● **Requirement**
Print every line of the listing exactly, please.

** START Data provided **

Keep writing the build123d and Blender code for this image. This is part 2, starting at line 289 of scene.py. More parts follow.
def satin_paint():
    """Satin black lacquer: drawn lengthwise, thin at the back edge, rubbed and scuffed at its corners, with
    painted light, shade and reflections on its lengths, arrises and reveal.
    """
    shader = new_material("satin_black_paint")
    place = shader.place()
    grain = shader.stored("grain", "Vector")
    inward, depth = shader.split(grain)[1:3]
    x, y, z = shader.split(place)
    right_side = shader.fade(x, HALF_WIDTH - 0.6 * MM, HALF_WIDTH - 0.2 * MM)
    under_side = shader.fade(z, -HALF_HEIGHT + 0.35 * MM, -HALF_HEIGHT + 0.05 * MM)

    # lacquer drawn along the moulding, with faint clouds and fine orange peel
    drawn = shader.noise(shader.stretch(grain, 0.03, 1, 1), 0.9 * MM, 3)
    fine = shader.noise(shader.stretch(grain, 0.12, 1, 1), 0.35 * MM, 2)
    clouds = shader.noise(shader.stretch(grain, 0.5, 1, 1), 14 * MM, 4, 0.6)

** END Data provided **

● **Exercise result**
Keep writing the build123d and Blender code for this image. This is part 2, starting at line 289 of scene.py. More parts follow.
def satin_paint():
    """Satin black lacquer: drawn lengthwise, thin at the back edge, rubbed and scuffed at its corners, with
    painted light, shade and reflections on its lengths, arrises and reveal.
    """
    shader = new_material("satin_black_paint")
    place = shader.place()
    grain = shader.stored("grain", "Vector")
    inward, depth = shader.split(grain)[1:3]
    x, y, z = shader.split(place)
    right_side = shader.fade(x, HALF_WIDTH - 0.6 * MM, HALF_WIDTH - 0.2 * MM)
    under_side = shader.fade(z, -HALF_HEIGHT + 0.35 * MM, -HALF_HEIGHT + 0.05 * MM)

    # lacquer drawn along the moulding, with faint clouds and fine orange peel
    drawn = shader.noise(shader.stretch(grain, 0.03, 1, 1), 0.9 * MM, 3)
    fine = shader.noise(shader.stretch(grain, 0.12, 1, 1), 0.35 * MM, 2)
    clouds = shader.noise(shader.stretch(grain, 0.5, 1, 1), 14 * MM, 4, 0.6)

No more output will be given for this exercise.